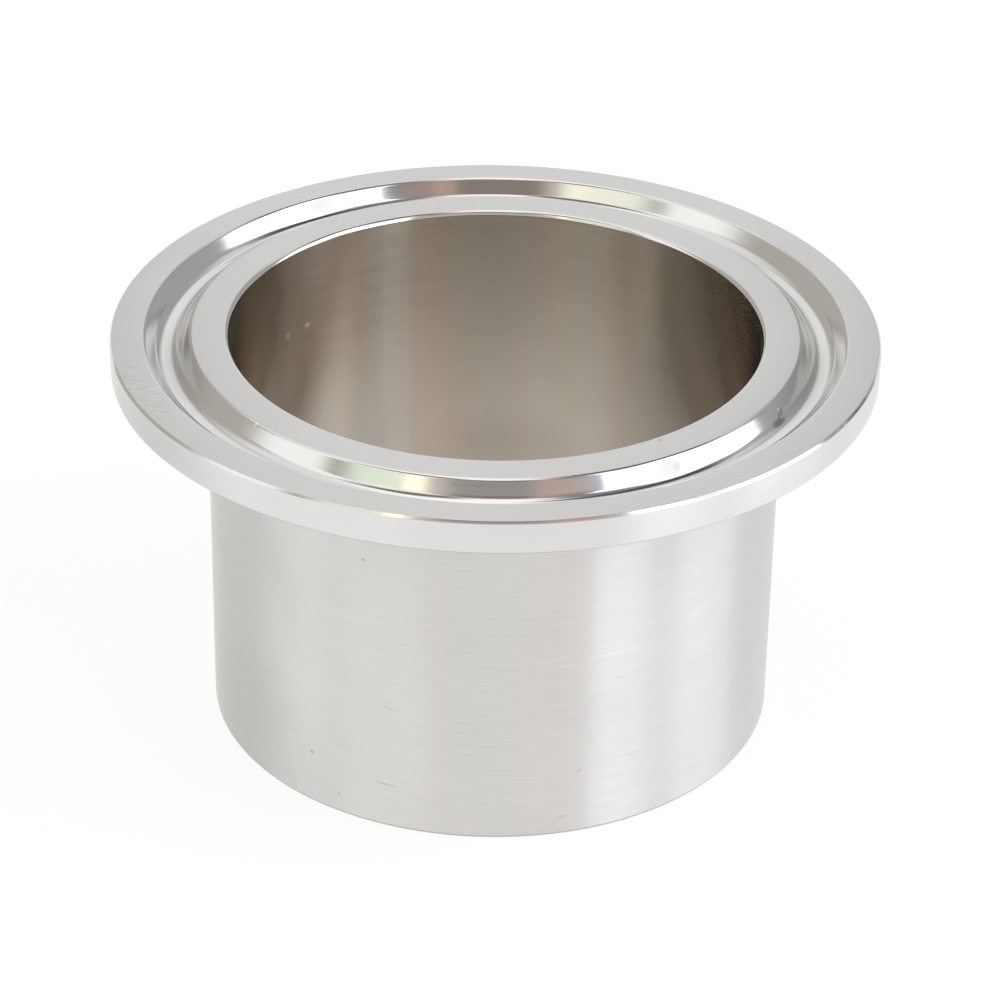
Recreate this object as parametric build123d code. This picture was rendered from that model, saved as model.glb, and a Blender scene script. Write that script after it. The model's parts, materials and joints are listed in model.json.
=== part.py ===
from build123d import *
import math
import os

# Sanitary clamp ferrule, a short stainless tube turned in one piece with a grooved flange.
# Millimetres. The origin is the centre of the tube's weld end, and +Z runs up the bore
# to the sealing face. The part stands on the weld end.

# Tube
overall_length = 27.5  # weld end to sealing face
tube_diameter = 38.0  # outside, for a 1 1/2 inch line
wall_thickness = 1.5  # leaves a 35 mm bore

# Sealing face, stepping out from the tube's outside surface: 50.5 mm across in all
groove_start = 1.05  # tube surface to the groove's inner edge
groove_width = 2.95  # at the face
outer_land_width = 2.25  # the flat ring between the groove and the rim

# Gasket groove
groove_depth = 1.2
groove_floor_width = 1.2  # the walls lean out from the floor to groove_width

# Clamp flange
rim_height = 2.2  # the straight edge that the clamp closes around
clamp_angle = 20.0  # degrees, the fall of the flange's back towards the tube

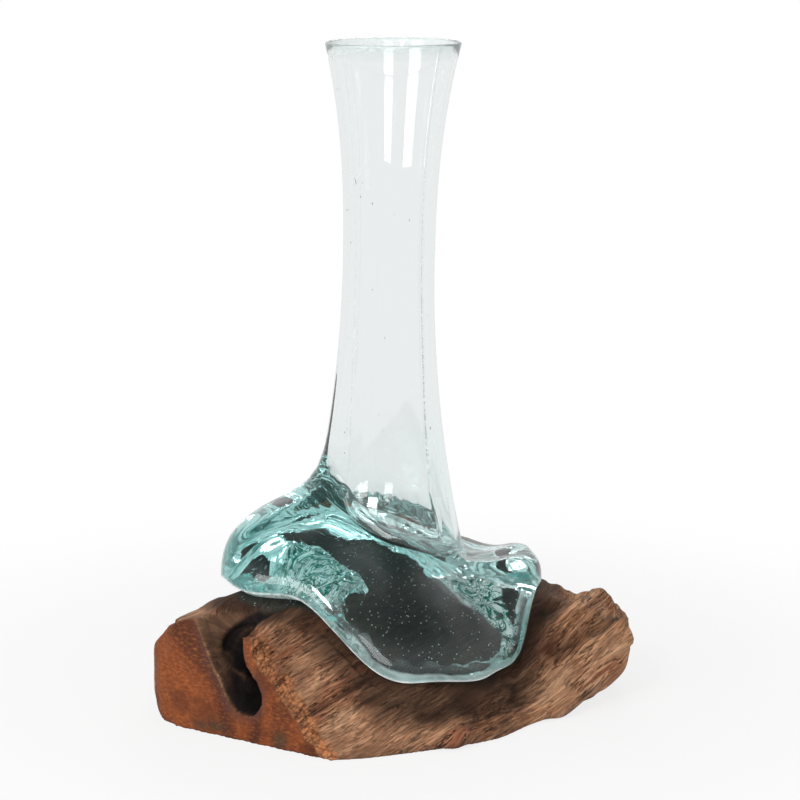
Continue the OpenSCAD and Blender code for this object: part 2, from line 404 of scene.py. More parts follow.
def shapeGlass(thing, points, kind):
    m = melt
    front = fade(cosd(azimuthOf(points) - m.frontAz), m.frontFrom, m.frontTo)
    slimNeck(points, kind, front)
    writePoints(thing.data, points)
    normals = readPoints(thing.data, "normal")
    az, r = azimuthOf(points), farOf(points)
    share = r / glassReach(az)
    points = points + normals * footSwell(points, kind, front, az, r, share)[:, None]

    silver = (kind == 0) * ease((1 - share) * 9) * fade(share, 0.95, 0.89) * (1 - contactMask(points, share))
    flowAz = az + 10 * lumps(points, 26, 27)
    crumple = crumpleShare(points)
    rise = undersideRise(points, flowAz, r, crumple)
    room = m.roomShare * footThickness(points, kind, r)
    points[:, 2] += silver * room * np.tanh(rise / np.maximum(room, 0.1))
    height = points[:, 2]
    # a dark teal film painted along the drawn lines on the neck: painted shade
    drawnShade = drawnLines(az, 2, m.drawnShadeWidth) * (kind == 3) * fade(height, 92, 104)
    drawnShade *= mix(0.35, 1, fade(height, 230, 140))
    points = points - normals * (drawnLines(az, 1, m.lineWidth) * (kind == 3))[:, None]
    writePoints(thing.data, points)

    leftSide = fade(az, 272, 258)
    # the pale rim band: painted reflection
    rim = (kind < 2) * rimSheen(points, az, share, leftSide)
    streaks = lumps(np.stack([flowAz * 0.6, r * 0.16, points[:, 2] * 0.1], -1), 5, 30, 3)
    # pale film along the streaks under the glass and on the lip: painted reflection
    film = silver * mix(m.streakSheen * ease(streaks * 2.2 - 0.1), m.crumpleFilm, crumple)
    film = np.maximum(np.maximum(rim, film), m.lipSheen * (kind == 4)) + drawnShade
    onNeck = m.neckTint * fade(height, 140, 105)
    tint = np.where(kind == 2, fade(r, 27, 39), np.where(kind == 3, onNeck, 1))
    tint = np.where(kind > 4, (kind > 5) * m.floorTint, tint)
    store(thing.data, "crackle", silver * crumple)
    store(thing.data, "film", film)
    store(thing.data, "crumple", np.where(kind == 3, 1, mix(crumple, 0.5 * leftSide, rim)))
    store(thing.data, "tint", tint)


def footThickness(points, kind, r):  # glass above each point of the underside
    around = glass.around
    rings = points[1:-1].reshape(-1, around, 3)
    far = r[1:-1].reshape(-1, around)
    ringKind = kind[1:-1].reshape(-1, around)[:, 0]
    outer, under = (ringKind > 0) & (ringKind < 3), ringKind == 0
    thick = np.full(far.shape, 20.0)
    for k in range(around):
        above = np.interp(far[under, k], far[outer, k][::-1], rings[outer, k, 2][::-1])
        thick[under, k] = above - rings[under, k, 2]
    return np.concatenate([[20.0], np.maximum(thick, 0.2).ravel(), [20.0]])


def insideBy(points, outline):  # mm inside an outline seen from above, negative outside
    x, y = points[:, 0], points[:, 1]
    near = np.full(len(points), 99.0)
    inside = np.zeros(len(points), bool)
    for (ax, ay), (bx, by) in zip(outline, outline[1:] + outline[:1]):
        dx, dy = bx - ax, by - ay
        t = np.clip(((x - ax) * dx + (y - ay) * dy) / (dx * dx + dy * dy), 0, 1)
        near = np.minimum(near, np.hypot(x - ax - t * dx, y - ay - t * dy))
        inside ^= ((ay > y) != (by > y)) & (x < ax + dx * (y - ay) / (dy if dy else 1))
    return np.where(inside, near, -near)


def contactMask(points, share):  # 1 where the glass wets the charred wood
    flat = points * [1, 1, 0]
    depth = np.full(len(points), -99.0)
    for outline in contactOutlines:
        depth = np.maximum(depth, insideBy(flat, outline))
    for x, y, long, wide, turn in contactPatches:
        dx, dy = flat[:, 0] - x, flat[:, 1] - y
        u = (dx * cosd(turn) + dy * sind(turn)) / long
        v = (-dx * sind(turn) + dy * cosd(turn)) / wide
        depth = np.maximum(depth, (1 - np.hypot(u, v)) * wide)
    wander = 1.9 * lumps(flat, 8, 31, 2) + 1.2 * lumps(flat, 3, 32, 2)
    limit = glass.rollFrom + 0.004 + 0.012 * lumps(flat, 6, 33)
    return ease((depth + wander + 0.4) / 0.8) * ease((limit - share) / 0.012)


# Where the hot glass ran onto the wood, seen from above, and where it crumpled beside that
contactOutlines = [
    [(-48, -9), (-36, -13), (-27, -9), (-14, 3), (1, -8), (11, -25), (22, -41), (34, -46), (50, -43),
     (47, -54), (32, -74), (10, -84), (-8, -80), (-19, -73), (-21, -62), (-12, -58), (-14, -50),
     (-27, -36), (-34, -27), (-46, -20)],
]
contactPatches = [  # x, y, half length, half width, turn
    (-39, 16, 8, 5, 60),
    (-26, 12, 7, 3, 20),
    (-53, -30, 9, 4, 110),
    (-60, -12, 7, 2.5, 65),
    (57, -31, 9, 5, 100),
    (57, 2, 9, 3.5, 95),
    (-2, 14, 12, 6, 20),
    (16, -4, 9, 3, 120),
]
crumpleOutlines = [
    [(-44, -24), (-34, -26), (-14, -49), (-19, -64), (-28, -70), (-44, -54)],
    [(28, -30), (44, -20), (62, -38), (56, -52), (44, -46), (34, -40)],
]


# Materials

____

▶ **GOAL OF THE EXERCISE**
From the first line above through the line that contains "clamp_angle = 20.0", quote each line exactly. Output nothing more.

▶ **OUTPUT FOR THIS EXERCISE**
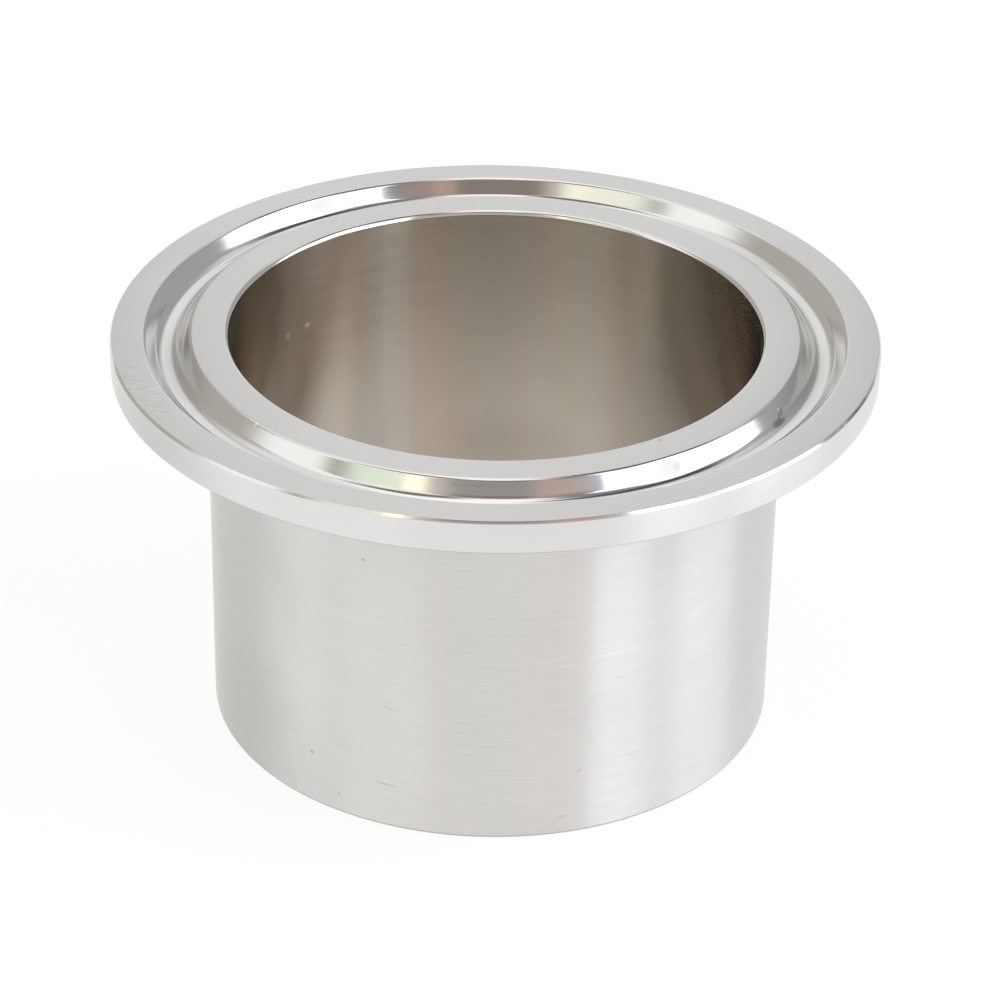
Recreate this object as parametric build123d code. This picture was rendered from that model, saved as model.glb, and a Blender scene script. Write that script after it. The model's parts, materials and joints are listed in model.json.
=== part.py ===
from build123d import *
import math
import os

# Sanitary clamp ferrule, a short stainless tube turned in one piece with a grooved flange.
# Millimetres. The origin is the centre of the tube's weld end, and +Z runs up the bore
# to the sealing face. The part stands on the weld end.

# Tube
overall_length = 27.5  # weld end to sealing face
tube_diameter = 38.0  # outside, for a 1 1/2 inch line
wall_thickness = 1.5  # leaves a 35 mm bore

# Sealing face, stepping out from the tube's outside surface: 50.5 mm across in all
groove_start = 1.05  # tube surface to the groove's inner edge
groove_width = 2.95  # at the face
outer_land_width = 2.25  # the flat ring between the groove and the rim

# Gasket groove
groove_depth = 1.2
groove_floor_width = 1.2  # the walls lean out from the floor to groove_width

# Clamp flange
rim_height = 2.2  # the straight edge that the clamp closes around
clamp_angle = 20.0  # degrees, the fall of the flange's back towards the tube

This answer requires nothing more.